• _WHAT IS ASKED_
Quote only the lines from the line containing "return tail;" to the line containing "bpy.context.scene.collection.objects.link(empty)", with both of those lines included, please, exactly as written.

• _GIVEN MATERIAL_

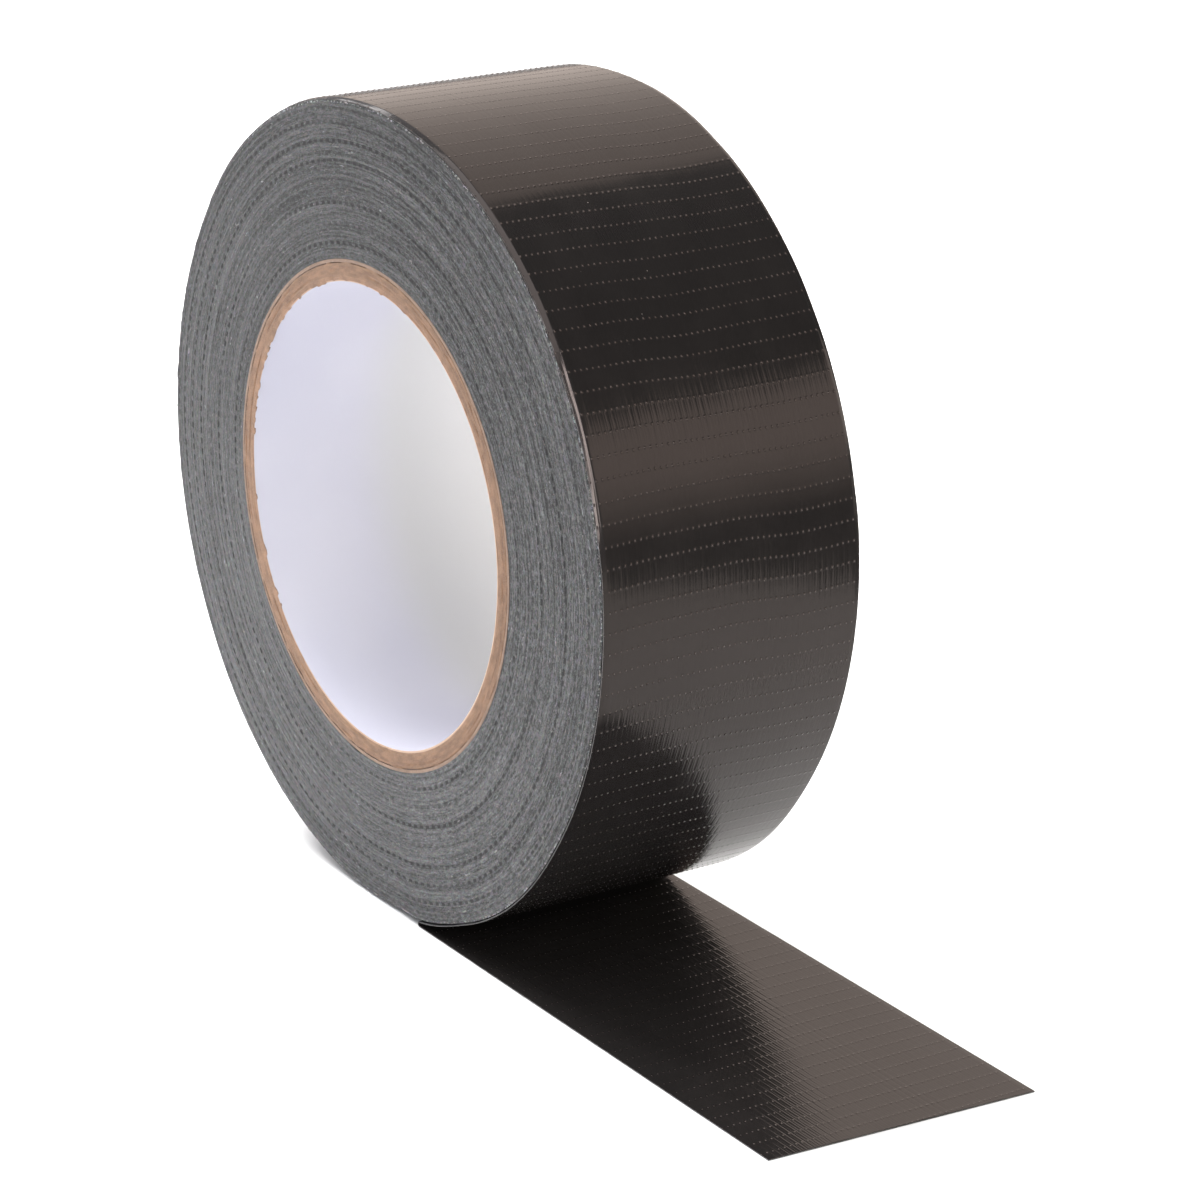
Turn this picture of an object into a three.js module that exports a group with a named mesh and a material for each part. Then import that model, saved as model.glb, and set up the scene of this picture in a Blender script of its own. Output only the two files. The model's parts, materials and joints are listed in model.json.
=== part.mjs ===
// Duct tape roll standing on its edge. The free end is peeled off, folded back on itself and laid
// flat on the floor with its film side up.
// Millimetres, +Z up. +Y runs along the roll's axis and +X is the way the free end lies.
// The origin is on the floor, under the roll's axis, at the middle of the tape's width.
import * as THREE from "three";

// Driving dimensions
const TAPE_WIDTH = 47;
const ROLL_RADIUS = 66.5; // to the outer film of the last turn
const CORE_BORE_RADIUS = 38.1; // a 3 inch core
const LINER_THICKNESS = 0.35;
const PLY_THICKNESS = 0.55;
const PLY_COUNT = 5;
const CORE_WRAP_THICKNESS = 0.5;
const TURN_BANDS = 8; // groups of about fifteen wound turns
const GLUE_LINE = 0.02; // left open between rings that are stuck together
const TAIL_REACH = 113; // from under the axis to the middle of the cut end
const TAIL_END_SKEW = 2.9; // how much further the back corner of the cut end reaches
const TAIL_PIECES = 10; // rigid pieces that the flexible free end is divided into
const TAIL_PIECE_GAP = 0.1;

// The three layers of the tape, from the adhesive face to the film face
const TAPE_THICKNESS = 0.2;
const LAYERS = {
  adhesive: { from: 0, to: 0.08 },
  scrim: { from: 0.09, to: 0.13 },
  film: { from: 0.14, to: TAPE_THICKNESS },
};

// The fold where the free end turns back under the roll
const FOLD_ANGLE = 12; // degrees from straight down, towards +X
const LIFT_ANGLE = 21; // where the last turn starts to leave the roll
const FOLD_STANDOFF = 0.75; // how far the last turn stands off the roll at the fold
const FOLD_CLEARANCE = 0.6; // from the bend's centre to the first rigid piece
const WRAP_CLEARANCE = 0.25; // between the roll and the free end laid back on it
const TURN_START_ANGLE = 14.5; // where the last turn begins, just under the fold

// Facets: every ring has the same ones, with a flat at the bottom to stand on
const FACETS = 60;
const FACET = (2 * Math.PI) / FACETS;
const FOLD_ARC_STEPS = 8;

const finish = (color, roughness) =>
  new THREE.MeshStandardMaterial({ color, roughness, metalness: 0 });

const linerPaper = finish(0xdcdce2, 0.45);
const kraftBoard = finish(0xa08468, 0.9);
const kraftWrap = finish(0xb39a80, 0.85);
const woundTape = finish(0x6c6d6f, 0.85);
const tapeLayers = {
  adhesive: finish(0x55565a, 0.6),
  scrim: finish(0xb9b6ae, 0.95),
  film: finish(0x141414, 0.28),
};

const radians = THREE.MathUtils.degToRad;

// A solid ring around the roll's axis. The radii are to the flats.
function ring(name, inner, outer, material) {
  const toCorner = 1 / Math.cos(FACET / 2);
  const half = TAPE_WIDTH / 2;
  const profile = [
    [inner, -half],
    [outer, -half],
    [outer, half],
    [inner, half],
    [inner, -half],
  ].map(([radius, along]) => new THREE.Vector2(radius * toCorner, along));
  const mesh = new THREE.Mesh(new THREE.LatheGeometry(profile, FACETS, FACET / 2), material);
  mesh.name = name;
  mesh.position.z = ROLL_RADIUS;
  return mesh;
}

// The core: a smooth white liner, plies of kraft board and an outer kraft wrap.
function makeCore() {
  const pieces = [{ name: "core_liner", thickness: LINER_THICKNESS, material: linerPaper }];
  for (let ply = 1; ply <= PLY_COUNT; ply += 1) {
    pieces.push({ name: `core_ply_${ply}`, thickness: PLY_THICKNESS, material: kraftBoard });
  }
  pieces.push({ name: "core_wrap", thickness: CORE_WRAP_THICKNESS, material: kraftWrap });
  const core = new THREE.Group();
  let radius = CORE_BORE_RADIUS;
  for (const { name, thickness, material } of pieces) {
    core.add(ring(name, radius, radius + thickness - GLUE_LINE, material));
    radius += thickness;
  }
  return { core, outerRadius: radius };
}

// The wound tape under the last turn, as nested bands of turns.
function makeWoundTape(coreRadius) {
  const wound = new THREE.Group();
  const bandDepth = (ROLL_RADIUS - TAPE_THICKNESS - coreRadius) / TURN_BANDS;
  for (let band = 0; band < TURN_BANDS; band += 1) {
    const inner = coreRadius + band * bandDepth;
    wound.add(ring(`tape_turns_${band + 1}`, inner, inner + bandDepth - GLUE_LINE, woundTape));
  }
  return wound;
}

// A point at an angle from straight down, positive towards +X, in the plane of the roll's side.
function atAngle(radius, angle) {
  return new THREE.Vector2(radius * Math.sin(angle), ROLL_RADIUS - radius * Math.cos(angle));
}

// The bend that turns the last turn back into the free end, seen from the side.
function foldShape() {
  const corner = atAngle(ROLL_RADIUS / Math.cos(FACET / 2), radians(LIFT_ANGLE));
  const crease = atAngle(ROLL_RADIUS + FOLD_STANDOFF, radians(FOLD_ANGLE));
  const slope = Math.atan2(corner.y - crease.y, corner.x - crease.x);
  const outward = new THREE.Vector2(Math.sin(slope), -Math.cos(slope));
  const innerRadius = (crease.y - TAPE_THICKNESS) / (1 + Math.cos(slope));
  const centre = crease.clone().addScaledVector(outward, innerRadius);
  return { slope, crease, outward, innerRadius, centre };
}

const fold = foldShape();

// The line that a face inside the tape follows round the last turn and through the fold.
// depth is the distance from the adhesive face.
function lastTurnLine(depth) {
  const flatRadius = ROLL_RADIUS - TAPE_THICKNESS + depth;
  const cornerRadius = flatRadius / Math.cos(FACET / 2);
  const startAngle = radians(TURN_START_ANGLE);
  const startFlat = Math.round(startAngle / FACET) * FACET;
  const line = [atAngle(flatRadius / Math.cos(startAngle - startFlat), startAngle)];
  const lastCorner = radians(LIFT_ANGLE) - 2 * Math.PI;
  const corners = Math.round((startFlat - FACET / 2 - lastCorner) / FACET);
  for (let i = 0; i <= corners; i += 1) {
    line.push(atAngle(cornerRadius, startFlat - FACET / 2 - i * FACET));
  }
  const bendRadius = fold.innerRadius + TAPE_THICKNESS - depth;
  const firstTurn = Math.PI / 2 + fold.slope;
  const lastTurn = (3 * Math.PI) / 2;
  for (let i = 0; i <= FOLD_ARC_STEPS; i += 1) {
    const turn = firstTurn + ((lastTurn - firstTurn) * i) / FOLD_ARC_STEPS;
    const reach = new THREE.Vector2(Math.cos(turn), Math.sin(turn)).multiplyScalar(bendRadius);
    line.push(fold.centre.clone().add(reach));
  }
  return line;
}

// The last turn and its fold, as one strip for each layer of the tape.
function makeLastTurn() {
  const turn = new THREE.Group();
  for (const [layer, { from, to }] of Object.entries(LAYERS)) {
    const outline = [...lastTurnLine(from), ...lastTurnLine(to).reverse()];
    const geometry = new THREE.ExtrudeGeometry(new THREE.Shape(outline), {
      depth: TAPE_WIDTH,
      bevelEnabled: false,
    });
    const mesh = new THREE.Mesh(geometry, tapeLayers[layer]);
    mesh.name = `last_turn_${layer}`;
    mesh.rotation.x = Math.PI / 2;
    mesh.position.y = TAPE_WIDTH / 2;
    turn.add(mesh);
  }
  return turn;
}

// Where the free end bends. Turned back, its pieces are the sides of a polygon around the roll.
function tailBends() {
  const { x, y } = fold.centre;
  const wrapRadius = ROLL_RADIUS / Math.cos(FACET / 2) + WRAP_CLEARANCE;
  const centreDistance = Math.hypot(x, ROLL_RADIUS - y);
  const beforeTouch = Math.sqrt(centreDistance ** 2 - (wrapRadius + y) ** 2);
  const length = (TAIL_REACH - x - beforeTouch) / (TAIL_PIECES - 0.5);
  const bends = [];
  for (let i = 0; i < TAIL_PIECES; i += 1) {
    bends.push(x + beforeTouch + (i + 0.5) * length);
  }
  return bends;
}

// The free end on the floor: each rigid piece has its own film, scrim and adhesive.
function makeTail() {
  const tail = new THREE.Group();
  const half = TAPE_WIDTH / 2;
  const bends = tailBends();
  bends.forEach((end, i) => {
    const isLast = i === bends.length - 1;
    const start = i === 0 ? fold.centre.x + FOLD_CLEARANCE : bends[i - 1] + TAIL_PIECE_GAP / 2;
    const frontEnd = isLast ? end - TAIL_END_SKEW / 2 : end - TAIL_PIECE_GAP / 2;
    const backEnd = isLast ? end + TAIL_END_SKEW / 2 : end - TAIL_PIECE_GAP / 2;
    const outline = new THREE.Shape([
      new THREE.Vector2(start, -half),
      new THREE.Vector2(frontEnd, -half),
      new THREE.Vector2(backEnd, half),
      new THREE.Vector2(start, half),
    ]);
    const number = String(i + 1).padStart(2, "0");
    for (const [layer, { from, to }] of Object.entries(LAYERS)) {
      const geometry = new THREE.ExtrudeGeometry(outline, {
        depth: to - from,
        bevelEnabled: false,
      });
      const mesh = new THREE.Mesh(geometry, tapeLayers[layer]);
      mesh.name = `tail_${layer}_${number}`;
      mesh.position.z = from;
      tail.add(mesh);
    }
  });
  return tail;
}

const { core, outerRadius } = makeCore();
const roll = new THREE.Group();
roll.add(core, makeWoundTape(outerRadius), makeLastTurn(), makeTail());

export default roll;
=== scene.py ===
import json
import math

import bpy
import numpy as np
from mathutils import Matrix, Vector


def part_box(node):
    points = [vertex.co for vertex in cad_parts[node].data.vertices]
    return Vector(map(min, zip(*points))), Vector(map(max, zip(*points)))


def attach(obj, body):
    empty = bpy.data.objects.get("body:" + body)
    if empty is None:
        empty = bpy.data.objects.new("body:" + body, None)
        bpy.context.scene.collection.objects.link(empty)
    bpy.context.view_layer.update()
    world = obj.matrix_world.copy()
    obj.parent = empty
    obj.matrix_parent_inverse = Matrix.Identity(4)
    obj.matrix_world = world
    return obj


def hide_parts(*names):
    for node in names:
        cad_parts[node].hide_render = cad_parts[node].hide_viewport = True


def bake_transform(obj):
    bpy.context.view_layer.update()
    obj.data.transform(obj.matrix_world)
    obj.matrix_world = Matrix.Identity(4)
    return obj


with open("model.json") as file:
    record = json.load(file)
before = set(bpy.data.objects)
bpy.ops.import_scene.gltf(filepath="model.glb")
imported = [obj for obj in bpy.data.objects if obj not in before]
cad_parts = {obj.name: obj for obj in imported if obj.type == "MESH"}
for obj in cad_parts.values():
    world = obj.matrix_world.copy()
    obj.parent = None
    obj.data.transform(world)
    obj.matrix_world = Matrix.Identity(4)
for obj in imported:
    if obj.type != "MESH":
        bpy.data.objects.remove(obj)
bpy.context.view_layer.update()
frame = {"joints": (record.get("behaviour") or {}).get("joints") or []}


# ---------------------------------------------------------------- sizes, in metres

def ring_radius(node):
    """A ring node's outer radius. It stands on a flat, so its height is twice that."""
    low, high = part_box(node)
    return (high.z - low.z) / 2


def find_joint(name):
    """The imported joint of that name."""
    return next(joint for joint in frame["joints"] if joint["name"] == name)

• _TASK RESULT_
  return tail;
}

const { core, outerRadius } = makeCore();
const roll = new THREE.Group();
roll.add(core, makeWoundTape(outerRadius), makeLastTurn(), makeTail());

export default roll;
=== scene.py ===
import json
import math

import bpy
import numpy as np
from mathutils import Matrix, Vector


def part_box(node):
    points = [vertex.co for vertex in cad_parts[node].data.vertices]
    return Vector(map(min, zip(*points))), Vector(map(max, zip(*points)))


def attach(obj, body):
    empty = bpy.data.objects.get("body:" + body)
    if empty is None:
        empty = bpy.data.objects.new("body:" + body, None)
        bpy.context.scene.collection.objects.link(empty)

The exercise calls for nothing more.